Following an extensive review of the litigation funding frameworks in other jurisdictions and a consultation process in November 2018, the Abu Dhabi Global Market Courts have released Litigation Funding Rules (the Litigation Funding Rules). According to section 225(2) of the Abu Dhabi Global Markets Courts Civil Evidence, Judgements, Enforcements and Judicial Appointments, a litigation funding agreement is an agreement whereby a person or funder agrees to fund advocacy or litigation services to a litigant (the Agreement or Litigation Funding Agreement). The funder can decide to finance advocacy and legal services in whole or in part. In return, the litigant is obliged to pay a sum to the funder in specified circumstances. Section 225(3) sets out the conditions that must be complied with if a litigation funding agreement is to be enforced, including that the agreement must be in writing and pertaining to litigation where conditional fee agreements are permitted.
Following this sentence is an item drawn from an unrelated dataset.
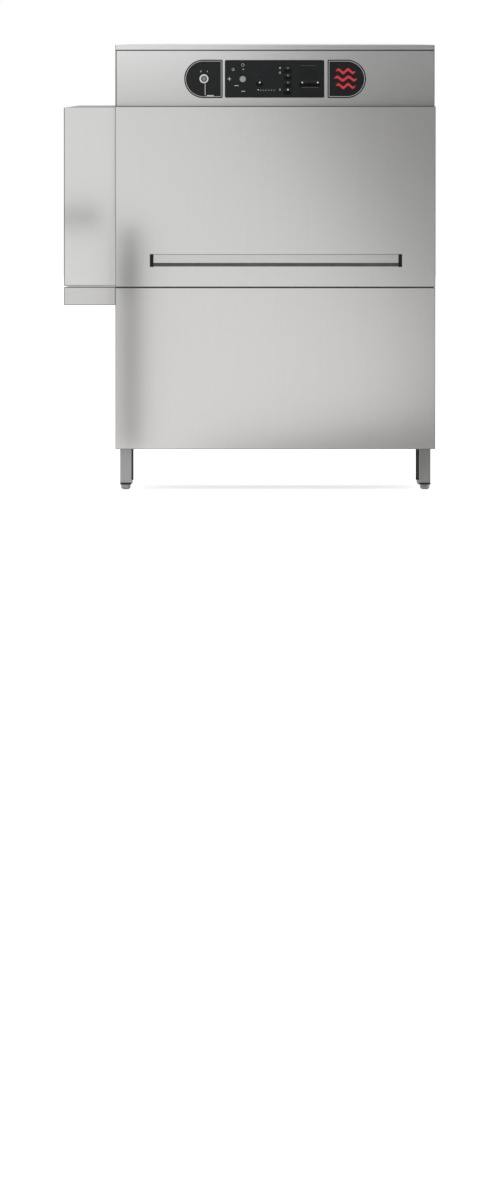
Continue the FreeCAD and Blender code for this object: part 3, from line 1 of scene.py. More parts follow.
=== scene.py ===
import math

import bmesh
import bpy
from mathutils import Matrix, Vector


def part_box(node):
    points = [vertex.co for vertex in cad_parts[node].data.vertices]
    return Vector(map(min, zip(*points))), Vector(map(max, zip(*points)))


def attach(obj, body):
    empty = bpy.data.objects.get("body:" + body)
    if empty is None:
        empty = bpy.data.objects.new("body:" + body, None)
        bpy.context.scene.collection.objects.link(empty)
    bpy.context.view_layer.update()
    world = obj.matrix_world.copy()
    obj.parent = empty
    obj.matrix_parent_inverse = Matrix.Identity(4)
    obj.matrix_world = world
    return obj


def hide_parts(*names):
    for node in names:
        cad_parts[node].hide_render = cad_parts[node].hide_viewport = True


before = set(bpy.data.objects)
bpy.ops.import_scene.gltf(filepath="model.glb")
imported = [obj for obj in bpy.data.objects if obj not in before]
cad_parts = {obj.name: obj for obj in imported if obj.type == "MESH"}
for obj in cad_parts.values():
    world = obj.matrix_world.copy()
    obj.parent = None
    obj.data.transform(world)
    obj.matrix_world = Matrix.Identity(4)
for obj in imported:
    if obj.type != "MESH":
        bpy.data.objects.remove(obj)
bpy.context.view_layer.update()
scene = bpy.context.scene
scene.view_settings.view_transform = "Standard"


# Camera. The photographer stands far back with a long lens, about as high as the middle of the
# machine, and looks at a point under it, so that the machine fills the upper part of the picture.
photo_view = bpy.data.cameras.new("photo_view")
photo_view.lens = 255.5
photo_view.clip_end = 300
camera = bpy.data.objects.new("photo_view", photo_view)
scene.collection.objects.link(camera)
scene.camera = camera
camera.location = (-0.0285, -30.985, 0.85)
looked_at = Vector((-0.0292, -0.385, -0.3964))
camera.rotation_euler = (looked_at - camera.location).to_track_quat("-Z", "Y").to_euler()


# Studio. A plain white floor with white air behind it, two soft lamps, and grey cards beside the
# camera. The steel darkens towards the cards, as it does in the photo. A wire is one socket whose
# value changes over a surface, and a paint is one finish made of such wires.
class Wire:
    def __init__(self, paint, socket):
        self.paint = paint
        self.socket = socket

    def math(self, operation, first, second=0):
        return self.paint.node("ShaderNodeMath", {"operation": operation}, {0: first, 1: second})

    def __add__(self, other):
        return self.math("ADD", self, other)

    def __sub__(self, other):
        return self.math("SUBTRACT", self, other)

    def __rsub__(self, other):
        return self.math("SUBTRACT", other, self)

    def __mul__(self, other):
        return self.math("MULTIPLY", self, other)

    def __gt__(self, other):
        return self.math("GREATER_THAN", self, other)

    def __lt__(self, other):
        return self.math("LESS_THAN", self, other)

    __radd__ = __add__

    def root(self):
        return self.math("SQRT", self)

    def wave(self):
        return self.math("SINE", self)

    def either(self, other):
        return self.math("MAXIMUM", self, other)


class Paint:
    def __init__(self, name, color, roughness, **fixed):
        self.material = bpy.data.materials.new(name)
        self.material.use_nodes = True
        self.tree = self.material.node_tree
        self.shader = self.tree.nodes["Principled BSDF"]
        self.color = color
        self.roughness = roughness
        self.shader.inputs["Base Color"].default_value = (*color, 1)
        self.shader.inputs["Roughness"].default_value = roughness
        for word, value in fixed.items():
            self.shader.inputs[word.replace("_", " ")].default_value = value
        self.place = self.node("ShaderNodeTexCoord", out="Object")

    def node(self, kind, settings=None, inputs=None, out=0):
        made = self.tree.nodes.new(kind)
        for name, value in (settings or {}).items():
            setattr(made, name, value)
        for name, value in (inputs or {}).items():
            if isinstance(value, Wire):
                self.tree.links.new(value.socket, made.inputs[name])
            else:
                made.inputs[name].default_value = value
        return Wire(self, made.outputs[out])

    def cloud(self, size, detail=3, rough=0.5):
        """Soft noise whose patches measure about 1 / size metres along each axis."""
        spread = self.node("ShaderNodeMapping", None, {"Vector": self.place, "Scale": size})
        return self.node("ShaderNodeTexNoise", None, {"Vector": spread, "Scale": 1,
                                                      "Detail": detail, "Roughness": rough})

    def along(self, axis):
        """The place on the object along x, y or z, in metres."""
        return self.node("ShaderNodeSeparateXYZ", None, {0: self.place}, out=axis.upper())

    def blend(self, amount, first, second):
        """One colour where amount is 0 and the other where it is 1."""
        ends = [(*tone, 1) if isinstance(tone, tuple) else tone for tone in (first, second)]
        return self.node("ShaderNodeMix", {"data_type": "RGBA"},
                         {0: amount, 6: ends[0], 7: ends[1]}, out=2)

    def feed(self, socket, wire):
        self.tree.links.new(wire.socket, self.shader.inputs[socket])

    def shades(self, amount, strength):
        """The colour made darker and lighter by a share of itself, where amount leaves a half."""
        dark = tuple(part * (1 - strength) for part in self.color)
        light = tuple(min(part * (1 + strength), 1) for part in self.color)
        return self.blend(amount, dark, light)

    def tint(self, amount, strength):
        self.feed("Base Color", self.shades(amount, strength))

    def gloss(self, amount, swing):
        """Moves the roughness up and down by half of swing."""
        self.feed("Roughness", self.roughness - swing / 2 + amount * swing)

    def emboss(self, height, depth):
        """Raises the surface by height times depth, in metres."""
        self.feed("Normal", self.node("ShaderNodeBump", None, {"Height": height, "Strength": 1,
                                                               "Distance": depth}))

    def dress(self, *names):
        """Puts the finish on nodes of the frame."""
        for name in names:
            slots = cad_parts[name].data.materials
            slots.clear()
            slots.append(self.material)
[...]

Sections 225(3)(a) and (d) also state that the Chief Justice of the ADGM Courts can prescribe conditions that apply to Litigation Funding Agreements. Thus, the Litigation Funding Rules give effect to section 225 of the Abu Dhabi Global Markets Courts Civil Evidence, Judgments, Enforcement and Judicial Appointments Regulations of 2015. There is increasing interest by third parties in funding legal proceedings in the Middle East, and the rules were introduced as a response to this need.
Content of the Litigation Funding Rules 2019
The rules outline the requirements that a funder must meet to qualify as a third-party funder in Abu Dhabi Global Market Courts arbitration and litigation proceedings. According to Section 4(1) of the Rules, the Funder must carry on business as a funder of litigation or arbitration proceedings to which they are not a party. The Funder must also have qualifying assets of not less than US$ 5 million or the equivalent in foreign currency. Section 4(2)defines qualifying assets as tangible or intangible property owned directly or indirectly by the Funder. Intangible or tangible property includes cash or cash equivalents such as movable or immovable property and investments. Monies and assets contracted to the Funder under a contract for fund management constitute cash, as well as paid up share capital if the Funder is an incorporated company.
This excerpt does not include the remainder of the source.